System Sizing vs. Real Energy Output

One of the most common misconceptions is that larger systems always generate better financial returns.

This is not necessarily true.

Oversized systems may produce excess electricity that receives limited compensation from utilities.

100% Offset Sizing

Designed to match annual household electricity consumption.

This is the most common residential sizing strategy.

Partial Offset Sizing

Designed to reduce utility bills while minimizing upfront installation costs.

This approach is often attractive when:

  • electricity rates are moderate
  • roof space is limited
  • budget constraints exist

Real-World Solar Payback Example

Example Home

Assume:

  • Texas location
  • annual electricity consumption: 12,000 kWh
  • electricity price: $0.16/kWh
  • 8 kW solar system

Annual Solar Production

Estimated annual generation:

  • approximately 12,000 kWh

Annual Savings

12,000 kWh × $0.16/kWh

Estimated annual savings:

  • approximately $1,920

Installation Cost

Installed system price:

  • approximately $24,000

Federal tax credit (30%):

  • approximately $7,200

Net system cost:

  • approximately $16,800

Estimated Payback Period

$16,800 ÷ $1,920

Approximate payback period:

  • 8–10 years

Actual results vary depending on:

  • utility policies
  • local weather conditions
  • future electricity prices
  • system performance

Common Mistakes in Solar ROI Estimation

Ignoring Utility Policy Changes

Net metering rules can change over time.

Overestimating Sun Hours

Peak sun hours are not the same as daylight hours.

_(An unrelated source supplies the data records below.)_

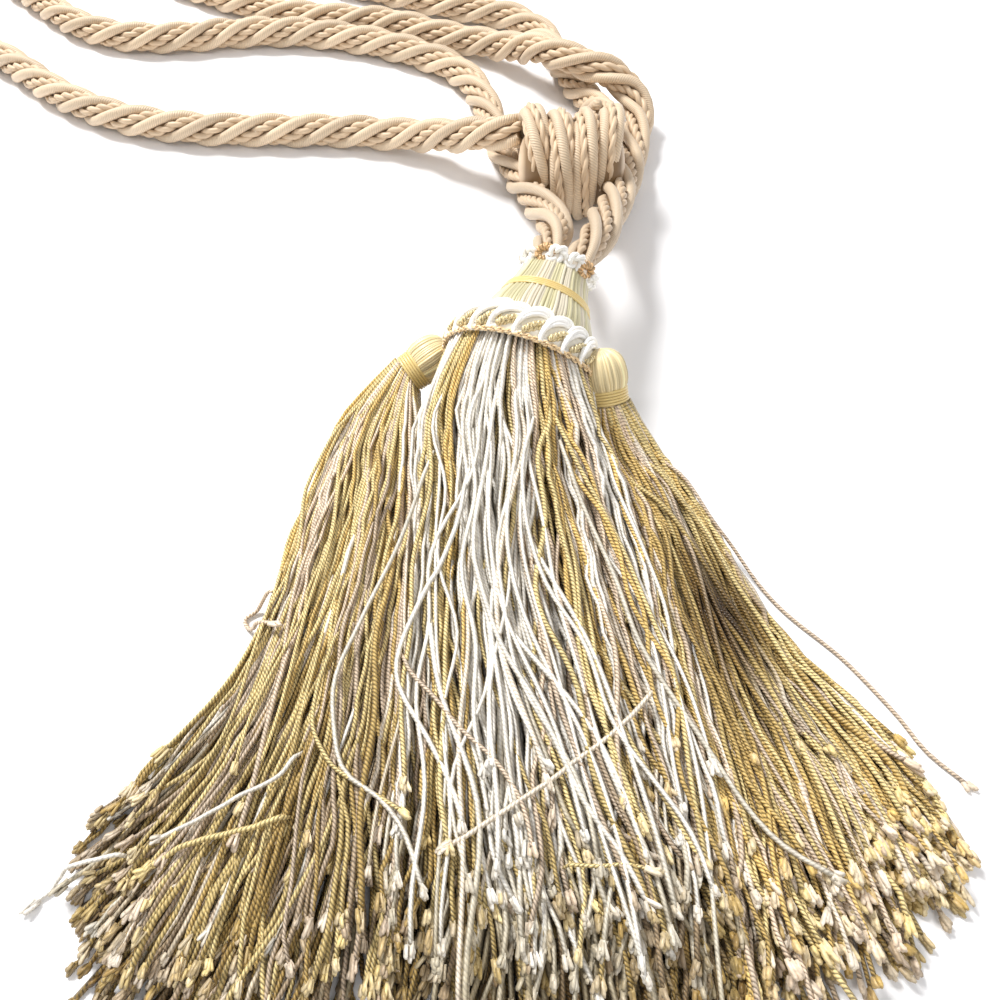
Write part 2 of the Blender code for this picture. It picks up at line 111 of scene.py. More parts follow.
# Silk threads: how far each overlaps the next, how unevenly they are spaced, lean and stand proud.
HEAD_THREADS, SMALL_THREADS = 104, 56
THREAD_OVERLAP, THREAD_SCATTER, THREAD_LEAN, THREAD_PROUD = 1.35, 0.15, 0.10, 0.12
# Bands: the station where a thread's turns start, their number and step, the thread's radius, and how
# proud it lies.
HEAD_BAND, SMALL_BAND = (11.2, 4, 0.62, 0.3, 0.15), (0.4, 5, 0.74, 0.38, 0.2)
RUFF_LOOPS, COLLAR_LOOPS = 22, 13
# Each ruff loop: half its height and width, its station and radius round the head, and its lean.
# Each of its strands: how far inside the outline, and how far proud of the ruff.
RUFF_TALL, RUFF_WIDE, RUFF_STATION, RUFF_RADIUS, RUFF_LEAN = 4.6, 4.5, -3.0, 20.6, -2.9
RUFF_STRANDS, RUFF_STRAND_RADIUS = ((0.0, 0.8), (1.05, 1.5), (2.1, 1.3)), 0.55
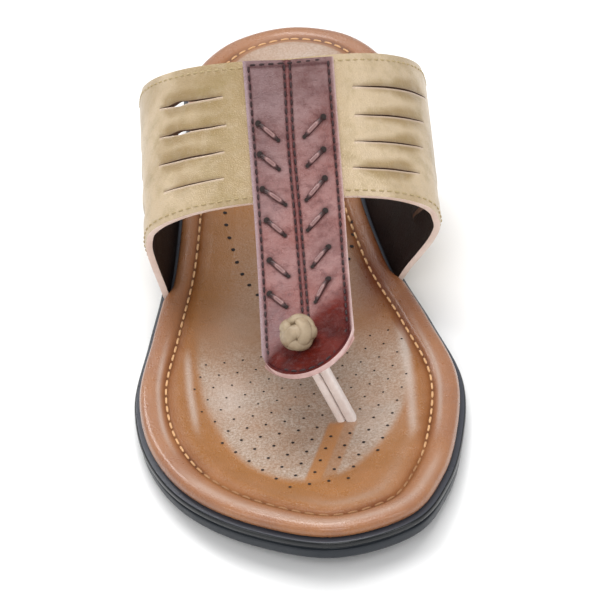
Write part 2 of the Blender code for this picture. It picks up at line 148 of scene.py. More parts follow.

Ignoring Panel Degradation

Most systems experience gradual output reduction over their lifespan.

Forgetting Roof Condition

Installing solar on an aging roof can create substantial future costs.

Conclusion

Residential solar economics are driven by far more than panel efficiency alone.

The most important factors include:

  • electricity rates
  • net metering policies
  • roof characteristics
  • regional solar resource
  • available incentives

Understanding these variables allows homeowners to make more accurate investment decisions and estimate realistic long-term savings.